Für Geldgeber ergibt es deshalb wesentlich größeren Sinn, in den ärmsten Regionen zu investieren. Sie erwirtschaften höhere Erträge und haben ein System geschaffen, dass praktisch ausfallsicher ist.
Wieso gibt es hierzulande überhaupt Mikrokredite von privaten Geldgebern?
Vor diesem Hintergrund stellt sich die Frage: Wieso gibt es hierzulande dann überhaupt Mikrokredite von nicht-staatlichen Darlehensgebern?
Dies hat vor allem mit der Differenzierung der Anlagen zu tun, die vor allem Banken anstreben. Sie möchten ein Teil Ihres Geldes auf dem heimischen Markt anlegen und möglichst schnell wieder zur Verfügung haben, um selbst flexibel auf potenzielle Notfälle zu reagieren.
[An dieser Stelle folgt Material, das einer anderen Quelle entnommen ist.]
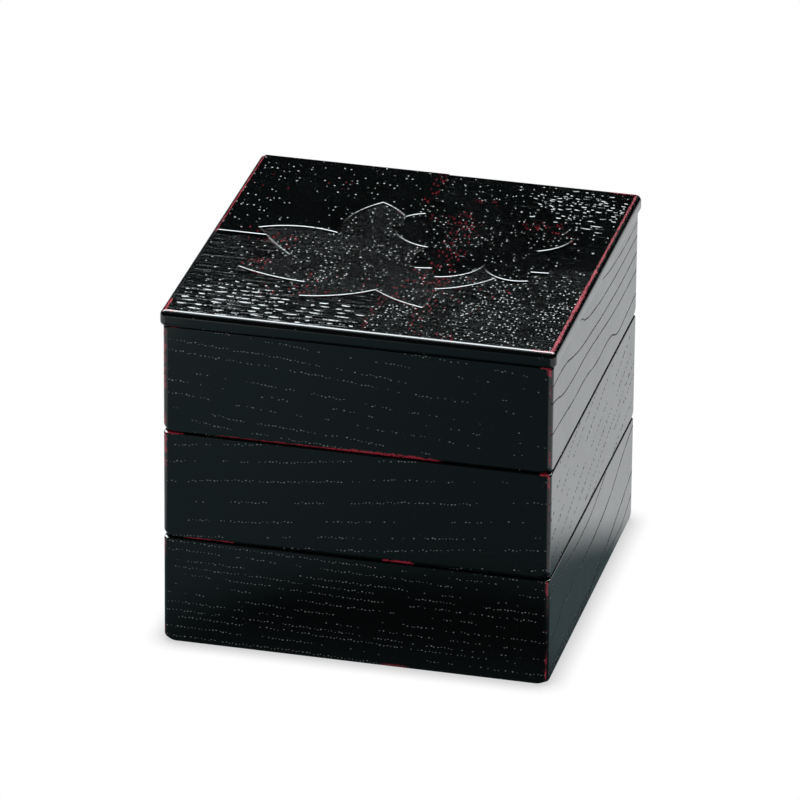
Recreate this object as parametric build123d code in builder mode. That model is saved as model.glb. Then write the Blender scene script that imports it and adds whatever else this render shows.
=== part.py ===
from build123d import *
import os

os.makedirs("parts", exist_ok=True)

# A three-tier lacquered wooden box with a lid. Millimetres, +Z up, the front faces -Y.
# The origin is the middle of the bottom tier's foot.

# Stack
lid_side = 138.0  # lid, outside to outside
lid_overhang = 1.0  # lid past the tiers, each side
tier_pitch = 40.0  # height that each tier adds
tier_names = ["bottom_tier", "middle_tier", "top_tier"]

# Tier walls and base
wall_thickness = 5.0
base_thickness = 3.0
base_groove_depth = 2.0  # base let into the walls
tier_corner_round = 1.9  # upright outer corners
tier_foot_round = 1.6  # lower outer edge
tier_mouth_round = 0.5  # upper outer edge
corner_foot_ease = 3.5  # lower ends of the upright corners, rubbed down under the lacquer
corner_mouth_ease = 1.2  # upper ends of the same
corner_ease_start = 0.02  # the easing begins this far outside the corners

# Lip that the next tier, or the lid, drops over
lip_thickness = 2.5
lip_rise = 2.5  # above the walls
lip_glued_height = 8.0  # against the walls
lip_clearance = 0.3  # sideways, to the piece above
lip_head_clearance = 0.5  # upwards, to the piece above
lip_crest_round = 0.6

# Lid rails and panel
panel_thickness = 1.8
panel_ledge = 2.5  # panel resting on the rails
board_seat_depth = 1.0  # top boards let into the rails
board_inset = 2.25  # rail left bare outside the top boards
lid_corner_round = 2.3
lid_crest_round = 2.0
lid_foot_round = 1.6

# Tops of the lid's boards and leaves, measured from the rails' crest
front_left_level = -0.25
front_right_level = -0.1
back_left_level = 0.65
back_right_level = -0.25
left_leaf_level = 0.2
right_leaf_level = 0.47

# A rounding keeps below this share of what limits it
round_limit_share = 0.9

# Side of the square that the leaves are drawn in, as a share of the lid's side
leaf_square_share = 0.9826

# Outlines of the leaves as shares of half that square, counter-clockwise:
# x, y, and how far the side to the next point bulges outwards
left_leaf_shares = [
    (-0.245, 0.544, 0.053),
    (-0.378, 0.115, 0.047),
    (-0.782, 0.083, 0.006),
    (-0.560, -0.189, 0.016),
    (-0.771, -0.345, 0.010),
    (-0.767, -0.397, 0.019),
    (-0.403, -0.497, 0.012),
    (-0.385, -0.664, 0.030),
    (-0.030, -0.501, 0.018),
    (0.251, -0.649, 0.009),
    (0.260, -0.414, 0.032),
    (0.538, -0.184, 0.015),
    (0.398, 0.059, 0.006),
    (0.401, 0.267, 0.044),
    (0.005, 0.180, 0.047),
]
right_leaf_shares = [
    (0.435, -0.090, 0.065),
    (0.693, -0.209, 0),
    (0.684, -0.100, 0),
    (0.774, -0.091, 0.047),
    (0.664, 0.162, 0.032),
    (0.807, 0.366, 0),
    (0.742, 0.391, 0),
    (0.767, 0.487, 0.030),
    (0.531, 0.487, 0.037),
    (0.310, 0.664, 0.037),
    (0.118, 0.472, 0.034),
    (-0.094, 0.394, 0),
    (-0.065, 0.304, 0),
    (-0.122, 0.288, 0.053),
    (0.099, 0.065, 0.035),
    (0.099, -0.198, 0),
    (0.183, -0.181, 0),
    (0.220, -0.280, 0.043),
]

# Worked out from the sizes above
tier_side = lid_side - 2 * lid_overhang
tier_mouth = tier_side - 2 * wall_thickness
base_side = tier_mouth + 2 * base_groove_depth
corner_reach = (tier_side / 2 - tier_corner_round) * 2**0.5 + tier_corner_round + corner_ease_start
recess_height = lip_rise + lip_head_clearance
lid_foot = len(tier_names) * tier_pitch
panel_foot = lid_foot + recess_height
board_seat = panel_foot + panel_thickness
lid_crest = board_seat + board_seat_depth
panel_side = tier_mouth + 2 * panel_ledge
board_field = lid_side - 2 * board_inset

# Each side of a square frame, and the turn that brings the front to it
side_turns = {"front": 0, "right": 90, "back": 180, "left": 270}


def leaf_face(leaf_shares):
    """Flat outline of one leaf, drawn in the lid's plan."""
    half_square = lid_side * leaf_square_share / 2
    with BuildSketch() as leaf:
        with BuildLine():
            for (x, y, bulge), (next_x, next_y, _) in zip(leaf_shares, leaf_shares[1:] + leaf_shares[:1]):
                start = (x * half_square, y * half_square)
                end = (next_x * half_square, next_y * half_square)
                if bulge:
                    SagittaArc(start, end, -bulge * half_square)
                else:
                    Line(start, end)
        make_face()
    return leaf.sketch


def export_mitred(ring, foot, height, piece_name):
    """Cuts a square ring along its corner mitres and writes its four sides."""
    for side, turn in side_turns.items():
        with BuildPart() as member:
            add(ring)
            with BuildSketch(Plane.XY.offset(foot).rotated((0, 0, turn))):
                with BuildLine():
                    Polyline((0, 0), (-lid_side, -lid_side), (lid_side, -lid_side), close=True)
                make_face()
            extrude(amount=height, mode=Mode.INTERSECT)
        member.part.label = piece_name.format(side=side)
        export_step(member.part, f"parts/{member.part.label}.step")


# Tiers
for count, tier_name in enumerate(tier_names):
    foot = count * tier_pitch
    mouth = foot + tier_pitch

    with BuildPart() as walls:
        with BuildSketch(Plane.XY.offset(foot)):
            RectangleRounded(tier_side, tier_side, tier_corner_round)
        extrude(amount=tier_pitch)
        # A barrel that touches only the corners trims their ends
        with BuildSketch(Plane.XZ) as barrel_half:
            with Locations((0, foot)):
                Rectangle(corner_reach, tier_pitch, align=(Align.MIN, Align.MIN))
            fillet(barrel_half.vertices().group_by(Axis.X)[-1].sort_by(Axis.Y)[0], corner_foot_ease)
            fillet(barrel_half.vertices().group_by(Axis.X)[-1].sort_by(Axis.Y)[-1], corner_mouth_ease)
        revolve(axis=Axis.Z, mode=Mode.INTERSECT)
        foot_edges = walls.faces().sort_by(Axis.Z)[0].edges()
        fillet(foot_edges, min(tier_foot_round, round_limit_share * tier_corner_round))
        mouth_edges = walls.faces().sort_by(Axis.Z)[-1].edges()
        fillet(mouth_edges, min(tier_mouth_round, round_limit_share * tier_corner_round))
        with BuildSketch(Plane.XY.offset(foot)):
            Rectangle(tier_mouth, tier_mouth)
        extrude(amount=tier_pitch, mode=Mode.SUBTRACT)
        with BuildSketch(Plane.XY.offset(foot + recess_height)):
            Rectangle(base_side, base_side)
        extrude(amount=base_thickness, mode=Mode.SUBTRACT)
    export_mitred(walls.part, foot, tier_pitch, tier_name + "_{side}_board")

    with BuildPart() as base_board:
        with BuildSketch(Plane.XY.offset(foot + recess_height)):
            Rectangle(base_side, base_side)
        extrude(amount=base_thickness)
    base_board.part.label = tier_name + "_base_board"
    export_step(base_board.part, f"parts/{base_board.part.label}.step")

    lip_foot = mouth - lip_glued_height
    lip_outside = tier_mouth - 2 * lip_clearance
    lip_inside = tier_mouth - 2 * lip_thickness
    with BuildPart() as lips:
        with BuildSketch(Plane.XY.offset(lip_foot)):
            Rectangle(lip_outside, lip_outside)
        extrude(amount=lip_glued_height + lip_rise)
        with BuildSketch(Plane.XY.offset(lip_foot)):
            Rectangle(lip_inside, lip_inside)
        extrude(amount=lip_glued_height + lip_rise, mode=Mode.SUBTRACT)
        crest_edges = lips.faces().sort_by(Axis.Z)[-1].edges()
        fillet(crest_edges, min(lip_crest_round, round_limit_share * (lip_thickness - lip_clearance) / 2))
        with BuildSketch(Plane.XY.offset(lip_foot)):
            Rectangle(tier_mouth, tier_mouth)
            Rectangle(lip_outside, lip_outside, mode=Mode.SUBTRACT)
        extrude(amount=lip_glued_height)
    export_mitred(lips.part, lip_foot, lip_glued_height + lip_rise, tier_name + "_{side}_lip")

# Lid rails: stepped inside for the panel, and above it for the top boards
with BuildPart() as rails:
    with BuildSketch(Plane.XY.offset(lid_foot)):
        RectangleRounded(lid_side, lid_side, lid_corner_round)
    extrude(amount=lid_crest - lid_foot)
    lid_crest_edges = rails.faces().sort_by(Axis.Z)[-1].edges()
    fillet(lid_crest_edges, min(lid_crest_round, round_limit_share * min(lid_corner_round, board_inset)))
    lid_foot_edges = rails.faces().sort_by(Axis.Z)[0].edges()
    fillet(lid_foot_edges, min(lid_foot_round, round_limit_share * lid_corner_round))
    with BuildSketch(Plane.XY.offset(lid_foot)):
        Rectangle(tier_mouth, tier_mouth)
    extrude(amount=lid_crest - lid_foot, mode=Mode.SUBTRACT)
    with BuildSketch(Plane.XY.offset(panel_foot)):
        Rectangle(panel_side, panel_side)
    extrude(amount=panel_thickness, mode=Mode.SUBTRACT)
    with BuildSketch(Plane.XY.offset(board_seat)):
        Rectangle(board_field, board_field)
    extrude(amount=board_seat_depth, mode=Mode.SUBTRACT)
export_mitred(rails.part, lid_foot, lid_crest - lid_foot, "lid_{side}_rail")

with BuildPart() as lid_panel:
    with BuildSketch(Plane.XY.offset(panel_foot)):
        Rectangle(panel_side, panel_side)
    extrude(amount=panel_thickness)
lid_panel.part.label = "lid_panel"
export_step(lid_panel.part, "parts/lid_panel.step")

# Four square boards with the leaves cut out of them, each at its own level
left_leaf_face = leaf_face(left_leaf_shares)
right_leaf_face = leaf_face(right_leaf_shares)
top_boards = {
    "front_left": (-1, -1, front_left_level),
    "front_right": (1, -1, front_right_level),
    "back_left": (-1, 1, back_left_level),
    "back_right": (1, 1, back_right_level),
}
for board_name, (across, along, level) in top_boards.items():
    with BuildPart() as top_board:
        with BuildSketch(Plane.XY.offset(board_seat)):
            with Locations((across * board_field / 4, along * board_field / 4)):
                Rectangle(board_field / 2, board_field / 2)
            add(left_leaf_face, mode=Mode.SUBTRACT)
            add(right_leaf_face, mode=Mode.SUBTRACT)
        extrude(amount=board_seat_depth + level)
    top_board.part.label = f"lid_{board_name}_board"
    export_step(top_board.part, f"parts/{top_board.part.label}.step")

# Leaves: the right one lies over the left one, which is cut away under it
with BuildPart() as left_leaf:
    with BuildSketch(Plane.XY.offset(board_seat)):
        add(left_leaf_face)
        add(right_leaf_face, mode=Mode.SUBTRACT)
    extrude(amount=board_seat_depth + left_leaf_level)
left_leaf.part.label = "lid_left_leaf"
export_step(left_leaf.part, "parts/lid_left_leaf.step")

with BuildPart() as right_leaf:
    with BuildSketch(Plane.XY.offset(board_seat)):
        add(right_leaf_face)
    extrude(amount=board_seat_depth + right_leaf_level)
right_leaf.part.label = "lid_right_leaf"
export_step(right_leaf.part, "parts/lid_right_leaf.step")
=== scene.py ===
"""Dresses and lights a three-tier lacquered wooden box with a lid. Metres, +Z up, the front faces -Y."""

from __future__ import annotations

import logging
import math
import random
from dataclasses import dataclass
from enum import Enum
from typing import ClassVar

import bmesh
import bpy
from mathutils import Matrix, Vector
from mathutils.bvhtree import BVHTree

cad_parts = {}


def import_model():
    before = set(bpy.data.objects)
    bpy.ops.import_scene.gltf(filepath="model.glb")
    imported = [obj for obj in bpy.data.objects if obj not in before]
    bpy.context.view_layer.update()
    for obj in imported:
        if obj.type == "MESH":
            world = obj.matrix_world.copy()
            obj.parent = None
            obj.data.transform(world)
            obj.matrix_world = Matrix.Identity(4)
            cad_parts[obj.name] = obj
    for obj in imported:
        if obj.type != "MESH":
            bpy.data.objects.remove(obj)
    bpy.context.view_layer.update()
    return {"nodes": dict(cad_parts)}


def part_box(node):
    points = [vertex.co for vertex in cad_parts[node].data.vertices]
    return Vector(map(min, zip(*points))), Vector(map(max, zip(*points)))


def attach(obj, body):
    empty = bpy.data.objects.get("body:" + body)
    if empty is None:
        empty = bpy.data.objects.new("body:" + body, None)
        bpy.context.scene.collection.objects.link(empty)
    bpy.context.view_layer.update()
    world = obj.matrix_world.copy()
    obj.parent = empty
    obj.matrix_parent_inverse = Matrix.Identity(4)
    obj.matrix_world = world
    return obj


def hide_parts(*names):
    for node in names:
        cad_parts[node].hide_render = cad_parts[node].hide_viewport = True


LOG = logging.getLogger("stacking_box")
MM = 0.001
Socket = bpy.types.NodeSocket
Outputs = bpy.types.bpy_prop_collection
Value = float | Socket
Triple = tuple[float, float, float]
Colour = tuple[float, float, float, float]
Point = tuple[float, float]
Nodes = dict[str, bpy.types.Object]

# Colours, linear
WHITE: Colour = (1.0, 1.0, 1.0, 1.0)
BLACK: Colour = (0.0018, 0.0024, 0.0026, 1.0)
SOFT_BLACK: Colour = (0.0060, 0.0060, 0.0065, 1.0)
RED: Colour = (0.340, 0.021, 0.040, 1.0)
DARK_RED: Colour = (0.180, 0.014, 0.024, 1.0)
PORE_GREY: Colour = (0.185, 0.210, 0.208, 1.0)
GROOVE_BLACK: Colour = (0.0030, 0.0036, 0.0038, 1.0)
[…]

Im Prinzip sind diese Darlehen eine Art kurzfristiges Festgeld für Banken.
Helfen Mikrokredite für KMUs wirklich?
Für KMUs heißt das, dass Mikrokredite von privaten Geldgebern tatsächlich nur dann eine gute Variante sind, wenn es gilt, kurzfristige Finanzierungsengpässe zu überbrücken. Es muss Klarheit herrschen, wie das Geld innerhalb von Monaten wieder zurückgezahlt werden kann. Denn eine mittel- und langfristige Perspektive besteht nicht. Durch die schlechten Marktbedingungen für private Mikrokredit-Anbieter wird sich daran auch nichts ändern.